Merger talks between stainless steel producers Acerinox S.A., headquartered in Madrid, and Luxembourg-based Aperam, have halted, according to a filing made by Acerinox.
In a June 3 statement, Aperam stated that “very preliminary discussions with Acerinox with respect to a possible transaction that may result in a business combination have been recently engaged.”
Aperam, a producer of some 1.8 million metric tons of stainless steel annually, continued, “Those discussions are at an early stage, and no agreement has been reached as to the scope, structure or terms of any possible transaction. There is no certainty that any such agreement will be reached or, if so, on what terms. Aperam will, consistent with its legal obligations, inform the market as and when it is required to do so.”

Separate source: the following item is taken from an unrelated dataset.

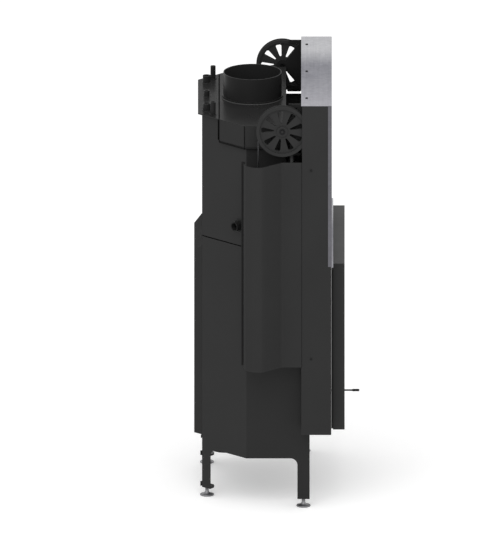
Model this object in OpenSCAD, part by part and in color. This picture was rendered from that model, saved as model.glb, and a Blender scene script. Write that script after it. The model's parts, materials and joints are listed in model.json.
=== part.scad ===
// A water-jacketed steel fireplace insert with a lift-up glass door that hangs on two cables.
// The front faces -Y, X runs across the door and +Z is up. The origin is on the floor, under the
// middle of the bounding box. Modules draw in (x, depth from the rear, height) and place() turns
// depth into Y. What exists on both sides is drawn on the +X side and mirrored.

/* [Body] */
// Width over the parallel side walls
body_w = 712; // [680:2:730]
// Width of the flat rear wall
rear_w = 408; // [380:2:430]
// Depth from the rear wall to the front plate
body_depth = 369; // [360:1:380]
// Angle of the bevelled walls to the rear wall
bevel_deg = 45; // [43:1:47]
// Thickness of the outer sheets
sheet_t = 3; // [2:0.5:4]
// Height of the seam between the lower sheets and the water jacket
seam_z = 926; // [905:1:960]
// Open height of that seam
seam_h = 4; // [2:0.5:8]
// Height of the smoke dome's lower edge
dome_z = 1283; // [1270:1:1300]
// Height of the smoke dome
dome_h = 80; // [60:1:100]
// Distance that the dome stands proud of the walls
dome_lip = 14; // [8:1:18]
// Depth of the water jacket's top in front of the rear wall
jacket_top_depth = 58; // [52:1:64]
// Depth of the smoke dome, rear to front
dome_depth = 229; // [215:1:240]
// Depth of the grooves where the dome's sheets meet
dome_seam = 1.8; // [1:0.1:2]
// Width of the seam between the dome and the jacket's top
seam_w = 5; // [3:0.5:6]
// Distance over which that seam is open at the sides
seam_strip = 30; // [20:1:50]
// Depth of the air duct on the rear wall
duct_depth = 27; // [15:1:40]
// Width of the air duct at the wall
duct_w = 400; // [300:2:400]
// Height of the air duct's lower edge
duct_z = 215; // [200:1:260]
// Height of the air duct's upper edge
duct_top = 890; // [850:5:1060]
// Gap between neighbouring pieces
gap = 0.3; // [0.2:0.05:0.5]

/* [Legs] */
// Height of the legs, from their ends to the body's lower edge
leg_h = 145; // [100:1:200]
// Width of each leg
leg_w = 42; // [34:1:56]
// Radius in the corner between leg and body
leg_corner_r = 24; // [8:1:40]
// Height that the levelling feet hold the legs
foot_h = 29; // [24:1:40]
// Radius of a foot's disc
foot_r = 24.5; // [18:0.5:30]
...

On June 6, however, Reuters and other media outlets reported that Acerniox filed a statement with Spain's Bolsa de Madrid stock exchange to declare, “The board of the company in a meeting today agreed unanimously not to continue with the preliminary talks with Aperam to evaluate a possible corporate operation.”

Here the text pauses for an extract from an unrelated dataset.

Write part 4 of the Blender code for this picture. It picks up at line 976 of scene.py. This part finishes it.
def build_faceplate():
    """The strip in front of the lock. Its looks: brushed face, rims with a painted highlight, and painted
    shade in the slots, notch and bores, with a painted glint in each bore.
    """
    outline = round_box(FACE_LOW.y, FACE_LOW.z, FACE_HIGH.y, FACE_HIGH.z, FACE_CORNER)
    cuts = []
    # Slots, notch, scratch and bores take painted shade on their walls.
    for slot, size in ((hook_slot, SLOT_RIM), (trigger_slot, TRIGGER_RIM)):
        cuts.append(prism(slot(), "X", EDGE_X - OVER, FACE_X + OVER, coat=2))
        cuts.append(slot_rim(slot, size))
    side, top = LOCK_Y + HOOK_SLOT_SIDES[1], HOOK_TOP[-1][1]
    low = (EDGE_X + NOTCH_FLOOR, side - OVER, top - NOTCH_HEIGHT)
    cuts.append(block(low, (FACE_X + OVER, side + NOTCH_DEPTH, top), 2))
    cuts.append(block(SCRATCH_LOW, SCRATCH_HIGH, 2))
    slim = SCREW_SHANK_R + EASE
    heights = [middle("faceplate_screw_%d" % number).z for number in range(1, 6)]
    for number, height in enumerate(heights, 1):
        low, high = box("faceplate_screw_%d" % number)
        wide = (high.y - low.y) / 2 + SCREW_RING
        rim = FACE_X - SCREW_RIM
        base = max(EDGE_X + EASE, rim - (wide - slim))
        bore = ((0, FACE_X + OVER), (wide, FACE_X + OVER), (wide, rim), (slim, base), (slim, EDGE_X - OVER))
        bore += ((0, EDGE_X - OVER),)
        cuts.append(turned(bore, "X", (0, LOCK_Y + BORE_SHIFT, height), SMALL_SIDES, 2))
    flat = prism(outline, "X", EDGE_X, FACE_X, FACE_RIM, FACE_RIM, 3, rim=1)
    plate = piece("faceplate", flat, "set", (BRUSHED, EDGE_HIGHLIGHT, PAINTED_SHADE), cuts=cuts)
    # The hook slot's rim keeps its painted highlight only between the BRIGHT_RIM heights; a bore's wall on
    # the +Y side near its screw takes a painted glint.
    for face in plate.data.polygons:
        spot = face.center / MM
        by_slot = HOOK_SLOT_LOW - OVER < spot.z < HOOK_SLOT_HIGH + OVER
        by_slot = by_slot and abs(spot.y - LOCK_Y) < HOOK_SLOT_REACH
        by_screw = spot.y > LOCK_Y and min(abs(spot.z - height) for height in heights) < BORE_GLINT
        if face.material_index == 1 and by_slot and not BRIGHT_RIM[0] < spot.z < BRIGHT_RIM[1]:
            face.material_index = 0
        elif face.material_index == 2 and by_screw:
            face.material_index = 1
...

Acerinox, which operates the scrap-consuming North American Stainless mill in Kentucky, is on track to produce more than 2.6 million metric tons of stainless steel this year, according to its first quarter financial results.
Aperam’s melt shop production is concentrated in western Europe, although the company is building a slab production facility in Brazil. In North America, Aperam operates a stainless steel service center in Sterling Heights, Michigan.
Two metals industry analysts quoted June 3 by Reuters raised the question of whether Europe’s antitrust or competition agencies would have approved of a merger without conditions in that market.
The industry observers also said any transaction likely would have needed to be agreed to by the Mittal family, which owns about 40 percent of Aperam, and the March family, which owns nearly 20 percent of Acerinox.